Exercise directions:
Using the data below, repeat all of it precisely.

'''

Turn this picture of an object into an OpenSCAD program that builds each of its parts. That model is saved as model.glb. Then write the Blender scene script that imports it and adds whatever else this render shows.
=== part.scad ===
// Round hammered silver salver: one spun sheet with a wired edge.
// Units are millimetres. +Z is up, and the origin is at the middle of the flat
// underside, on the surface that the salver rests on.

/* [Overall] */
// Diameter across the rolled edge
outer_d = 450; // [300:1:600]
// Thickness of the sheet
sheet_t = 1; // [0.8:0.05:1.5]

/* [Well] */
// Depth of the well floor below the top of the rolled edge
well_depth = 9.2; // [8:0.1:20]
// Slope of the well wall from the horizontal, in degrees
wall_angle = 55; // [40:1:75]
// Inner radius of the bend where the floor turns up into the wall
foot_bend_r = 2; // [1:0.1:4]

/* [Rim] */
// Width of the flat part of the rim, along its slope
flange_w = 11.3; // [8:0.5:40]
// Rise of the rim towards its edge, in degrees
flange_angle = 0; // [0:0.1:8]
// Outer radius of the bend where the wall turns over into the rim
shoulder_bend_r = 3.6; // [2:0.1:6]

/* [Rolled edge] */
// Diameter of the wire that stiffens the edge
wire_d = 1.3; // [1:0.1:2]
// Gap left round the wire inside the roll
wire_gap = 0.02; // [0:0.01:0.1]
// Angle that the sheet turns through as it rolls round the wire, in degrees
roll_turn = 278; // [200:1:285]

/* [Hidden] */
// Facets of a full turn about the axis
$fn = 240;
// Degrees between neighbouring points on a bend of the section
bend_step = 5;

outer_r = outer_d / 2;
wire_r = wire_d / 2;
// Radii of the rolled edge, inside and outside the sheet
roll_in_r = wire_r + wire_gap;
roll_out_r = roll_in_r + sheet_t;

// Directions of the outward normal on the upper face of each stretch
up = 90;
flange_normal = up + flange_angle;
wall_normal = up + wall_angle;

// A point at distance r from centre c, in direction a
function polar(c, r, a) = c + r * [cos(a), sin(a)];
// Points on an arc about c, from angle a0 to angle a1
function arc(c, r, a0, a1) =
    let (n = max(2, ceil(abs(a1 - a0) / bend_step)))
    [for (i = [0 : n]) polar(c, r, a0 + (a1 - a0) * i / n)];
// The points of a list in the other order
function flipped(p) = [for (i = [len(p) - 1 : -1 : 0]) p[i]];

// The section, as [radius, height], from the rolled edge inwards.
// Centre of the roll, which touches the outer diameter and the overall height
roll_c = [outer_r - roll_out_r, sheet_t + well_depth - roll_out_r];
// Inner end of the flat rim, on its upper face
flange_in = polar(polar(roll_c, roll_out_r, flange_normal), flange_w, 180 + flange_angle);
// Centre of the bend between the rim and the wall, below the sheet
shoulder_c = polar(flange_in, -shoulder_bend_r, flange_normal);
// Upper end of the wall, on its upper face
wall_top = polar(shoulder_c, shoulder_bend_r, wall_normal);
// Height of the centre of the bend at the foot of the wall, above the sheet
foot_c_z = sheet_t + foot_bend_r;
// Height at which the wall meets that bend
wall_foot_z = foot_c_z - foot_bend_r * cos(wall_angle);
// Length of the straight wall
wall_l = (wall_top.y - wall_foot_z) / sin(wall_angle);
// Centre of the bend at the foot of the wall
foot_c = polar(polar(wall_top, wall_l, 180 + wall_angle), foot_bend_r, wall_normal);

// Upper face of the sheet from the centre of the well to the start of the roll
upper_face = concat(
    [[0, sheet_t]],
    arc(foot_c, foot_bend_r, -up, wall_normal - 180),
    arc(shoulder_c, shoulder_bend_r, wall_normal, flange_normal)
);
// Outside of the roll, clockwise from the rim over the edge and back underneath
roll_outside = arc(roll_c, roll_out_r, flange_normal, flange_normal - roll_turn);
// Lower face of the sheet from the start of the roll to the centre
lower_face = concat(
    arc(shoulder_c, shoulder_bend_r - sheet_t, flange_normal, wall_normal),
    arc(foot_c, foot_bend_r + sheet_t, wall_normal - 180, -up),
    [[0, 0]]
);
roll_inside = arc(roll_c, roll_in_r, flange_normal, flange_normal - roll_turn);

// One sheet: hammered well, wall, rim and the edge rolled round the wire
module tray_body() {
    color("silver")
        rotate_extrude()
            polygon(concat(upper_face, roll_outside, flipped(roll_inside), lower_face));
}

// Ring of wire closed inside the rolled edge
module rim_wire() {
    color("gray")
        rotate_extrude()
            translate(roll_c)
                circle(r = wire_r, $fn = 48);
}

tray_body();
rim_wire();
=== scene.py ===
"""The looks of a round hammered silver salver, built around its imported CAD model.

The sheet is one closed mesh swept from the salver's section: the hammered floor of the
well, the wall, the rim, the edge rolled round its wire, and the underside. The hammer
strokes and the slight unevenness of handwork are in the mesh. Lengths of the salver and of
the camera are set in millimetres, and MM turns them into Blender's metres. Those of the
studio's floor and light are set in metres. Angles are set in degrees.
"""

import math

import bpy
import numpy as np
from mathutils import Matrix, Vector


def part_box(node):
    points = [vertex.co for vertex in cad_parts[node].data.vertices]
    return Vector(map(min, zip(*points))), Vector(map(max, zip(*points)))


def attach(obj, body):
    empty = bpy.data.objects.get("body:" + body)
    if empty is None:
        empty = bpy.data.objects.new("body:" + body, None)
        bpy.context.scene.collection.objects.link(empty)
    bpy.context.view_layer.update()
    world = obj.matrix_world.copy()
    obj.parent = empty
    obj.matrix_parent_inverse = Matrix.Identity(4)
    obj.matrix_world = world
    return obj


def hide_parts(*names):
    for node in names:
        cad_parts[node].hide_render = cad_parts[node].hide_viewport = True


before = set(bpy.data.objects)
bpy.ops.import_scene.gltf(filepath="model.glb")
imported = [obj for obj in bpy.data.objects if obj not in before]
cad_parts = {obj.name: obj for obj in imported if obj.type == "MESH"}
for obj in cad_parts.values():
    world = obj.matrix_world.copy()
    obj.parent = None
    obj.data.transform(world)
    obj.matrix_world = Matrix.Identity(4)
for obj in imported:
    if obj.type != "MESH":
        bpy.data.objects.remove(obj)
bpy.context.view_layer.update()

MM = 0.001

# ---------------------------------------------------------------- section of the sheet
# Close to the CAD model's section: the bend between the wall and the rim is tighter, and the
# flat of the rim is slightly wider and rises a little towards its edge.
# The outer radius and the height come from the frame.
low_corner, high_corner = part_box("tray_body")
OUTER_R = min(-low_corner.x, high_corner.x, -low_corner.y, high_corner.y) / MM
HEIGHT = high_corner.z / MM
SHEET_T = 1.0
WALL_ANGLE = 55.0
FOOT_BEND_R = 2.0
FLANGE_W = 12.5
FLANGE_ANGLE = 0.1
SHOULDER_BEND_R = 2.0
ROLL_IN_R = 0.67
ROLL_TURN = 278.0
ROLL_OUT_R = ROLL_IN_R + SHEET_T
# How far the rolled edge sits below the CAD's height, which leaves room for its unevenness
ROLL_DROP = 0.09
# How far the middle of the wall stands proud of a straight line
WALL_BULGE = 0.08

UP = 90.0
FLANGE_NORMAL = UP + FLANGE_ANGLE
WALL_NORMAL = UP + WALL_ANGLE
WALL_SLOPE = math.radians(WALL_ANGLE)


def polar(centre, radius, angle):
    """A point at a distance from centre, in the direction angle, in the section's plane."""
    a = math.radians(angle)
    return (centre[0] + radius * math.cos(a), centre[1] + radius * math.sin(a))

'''

Worked answer:
Turn this picture of an object into an OpenSCAD program that builds each of its parts. That model is saved as model.glb. Then write the Blender scene script that imports it and adds whatever else this render shows.
=== part.scad ===
// Round hammered silver salver: one spun sheet with a wired edge.
// Units are millimetres. +Z is up, and the origin is at the middle of the flat
// underside, on the surface that the salver rests on.

/* [Overall] */
// Diameter across the rolled edge
outer_d = 450; // [300:1:600]
// Thickness of the sheet
sheet_t = 1; // [0.8:0.05:1.5]

/* [Well] */
// Depth of the well floor below the top of the rolled edge
well_depth = 9.2; // [8:0.1:20]
// Slope of the well wall from the horizontal, in degrees
wall_angle = 55; // [40:1:75]
// Inner radius of the bend where the floor turns up into the wall
foot_bend_r = 2; // [1:0.1:4]

/* [Rim] */
// Width of the flat part of the rim, along its slope
flange_w = 11.3; // [8:0.5:40]
// Rise of the rim towards its edge, in degrees
flange_angle = 0; // [0:0.1:8]
// Outer radius of the bend where the wall turns over into the rim
shoulder_bend_r = 3.6; // [2:0.1:6]

/* [Rolled edge] */
// Diameter of the wire that stiffens the edge
wire_d = 1.3; // [1:0.1:2]
// Gap left round the wire inside the roll
wire_gap = 0.02; // [0:0.01:0.1]
// Angle that the sheet turns through as it rolls round the wire, in degrees
roll_turn = 278; // [200:1:285]

/* [Hidden] */
// Facets of a full turn about the axis
$fn = 240;
// Degrees between neighbouring points on a bend of the section
bend_step = 5;

outer_r = outer_d / 2;
wire_r = wire_d / 2;
// Radii of the rolled edge, inside and outside the sheet
roll_in_r = wire_r + wire_gap;
roll_out_r = roll_in_r + sheet_t;

// Directions of the outward normal on the upper face of each stretch
up = 90;
flange_normal = up + flange_angle;
wall_normal = up + wall_angle;

// A point at distance r from centre c, in direction a
function polar(c, r, a) = c + r * [cos(a), sin(a)];
// Points on an arc about c, from angle a0 to angle a1
function arc(c, r, a0, a1) =
    let (n = max(2, ceil(abs(a1 - a0) / bend_step)))
    [for (i = [0 : n]) polar(c, r, a0 + (a1 - a0) * i / n)];
// The points of a list in the other order
function flipped(p) = [for (i = [len(p) - 1 : -1 : 0]) p[i]];

// The section, as [radius, height], from the rolled edge inwards.
// Centre of the roll, which touches the outer diameter and the overall height
roll_c = [outer_r - roll_out_r, sheet_t + well_depth - roll_out_r];
// Inner end of the flat rim, on its upper face
flange_in = polar(polar(roll_c, roll_out_r, flange_normal), flange_w, 180 + flange_angle);
// Centre of the bend between the rim and the wall, below the sheet
shoulder_c = polar(flange_in, -shoulder_bend_r, flange_normal);
// Upper end of the wall, on its upper face
wall_top = polar(shoulder_c, shoulder_bend_r, wall_normal);
// Height of the centre of the bend at the foot of the wall, above the sheet
foot_c_z = sheet_t + foot_bend_r;
// Height at which the wall meets that bend
wall_foot_z = foot_c_z - foot_bend_r * cos(wall_angle);
// Length of the straight wall
wall_l = (wall_top.y - wall_foot_z) / sin(wall_angle);
// Centre of the bend at the foot of the wall
foot_c = polar(polar(wall_top, wall_l, 180 + wall_angle), foot_bend_r, wall_normal);

// Upper face of the sheet from the centre of the well to the start of the roll
upper_face = concat(
    [[0, sheet_t]],
    arc(foot_c, foot_bend_r, -up, wall_normal - 180),
    arc(shoulder_c, shoulder_bend_r, wall_normal, flange_normal)
);
// Outside of the roll, clockwise from the rim over the edge and back underneath
roll_outside = arc(roll_c, roll_out_r, flange_normal, flange_normal - roll_turn);
// Lower face of the sheet from the start of the roll to the centre
lower_face = concat(
    arc(shoulder_c, shoulder_bend_r - sheet_t, flange_normal, wall_normal),
    arc(foot_c, foot_bend_r + sheet_t, wall_normal - 180, -up),
    [[0, 0]]
);
roll_inside = arc(roll_c, roll_in_r, flange_normal, flange_normal - roll_turn);

// One sheet: hammered well, wall, rim and the edge rolled round the wire
module tray_body() {
    color("silver")
        rotate_extrude()
            polygon(concat(upper_face, roll_outside, flipped(roll_inside), lower_face));
}

// Ring of wire closed inside the rolled edge
module rim_wire() {
    color("gray")
        rotate_extrude()
            translate(roll_c)
                circle(r = wire_r, $fn = 48);
}

tray_body();
rim_wire();
=== scene.py ===
"""The looks of a round hammered silver salver, built around its imported CAD model.

The sheet is one closed mesh swept from the salver's section: the hammered floor of the
well, the wall, the rim, the edge rolled round its wire, and the underside. The hammer
strokes and the slight unevenness of handwork are in the mesh. Lengths of the salver and of
the camera are set in millimetres, and MM turns them into Blender's metres. Those of the
studio's floor and light are set in metres. Angles are set in degrees.
"""

import math

import bpy
import numpy as np
from mathutils import Matrix, Vector


def part_box(node):
    points = [vertex.co for vertex in cad_parts[node].data.vertices]
    return Vector(map(min, zip(*points))), Vector(map(max, zip(*points)))


def attach(obj, body):
    empty = bpy.data.objects.get("body:" + body)
    if empty is None:
        empty = bpy.data.objects.new("body:" + body, None)
        bpy.context.scene.collection.objects.link(empty)
    bpy.context.view_layer.update()
    world = obj.matrix_world.copy()
    obj.parent = empty
    obj.matrix_parent_inverse = Matrix.Identity(4)
    obj.matrix_world = world
    return obj


def hide_parts(*names):
    for node in names:
        cad_parts[node].hide_render = cad_parts[node].hide_viewport = True


before = set(bpy.data.objects)
bpy.ops.import_scene.gltf(filepath="model.glb")
imported = [obj for obj in bpy.data.objects if obj not in before]
cad_parts = {obj.name: obj for obj in imported if obj.type == "MESH"}
for obj in cad_parts.values():
    world = obj.matrix_world.copy()
    obj.parent = None
    obj.data.transform(world)
    obj.matrix_world = Matrix.Identity(4)
for obj in imported:
    if obj.type != "MESH":
        bpy.data.objects.remove(obj)
bpy.context.view_layer.update()

MM = 0.001

# ---------------------------------------------------------------- section of the sheet
# Close to the CAD model's section: the bend between the wall and the rim is tighter, and the
# flat of the rim is slightly wider and rises a little towards its edge.
# The outer radius and the height come from the frame.
low_corner, high_corner = part_box("tray_body")
OUTER_R = min(-low_corner.x, high_corner.x, -low_corner.y, high_corner.y) / MM
HEIGHT = high_corner.z / MM
SHEET_T = 1.0
WALL_ANGLE = 55.0
FOOT_BEND_R = 2.0
FLANGE_W = 12.5
FLANGE_ANGLE = 0.1
SHOULDER_BEND_R = 2.0
ROLL_IN_R = 0.67
ROLL_TURN = 278.0
ROLL_OUT_R = ROLL_IN_R + SHEET_T
# How far the rolled edge sits below the CAD's height, which leaves room for its unevenness
ROLL_DROP = 0.09
# How far the middle of the wall stands proud of a straight line
WALL_BULGE = 0.08

UP = 90.0
FLANGE_NORMAL = UP + FLANGE_ANGLE
WALL_NORMAL = UP + WALL_ANGLE
WALL_SLOPE = math.radians(WALL_ANGLE)


def polar(centre, radius, angle):
    """A point at a distance from centre, in the direction angle, in the section's plane."""
    a = math.radians(angle)
    return (centre[0] + radius * math.cos(a), centre[1] + radius * math.sin(a))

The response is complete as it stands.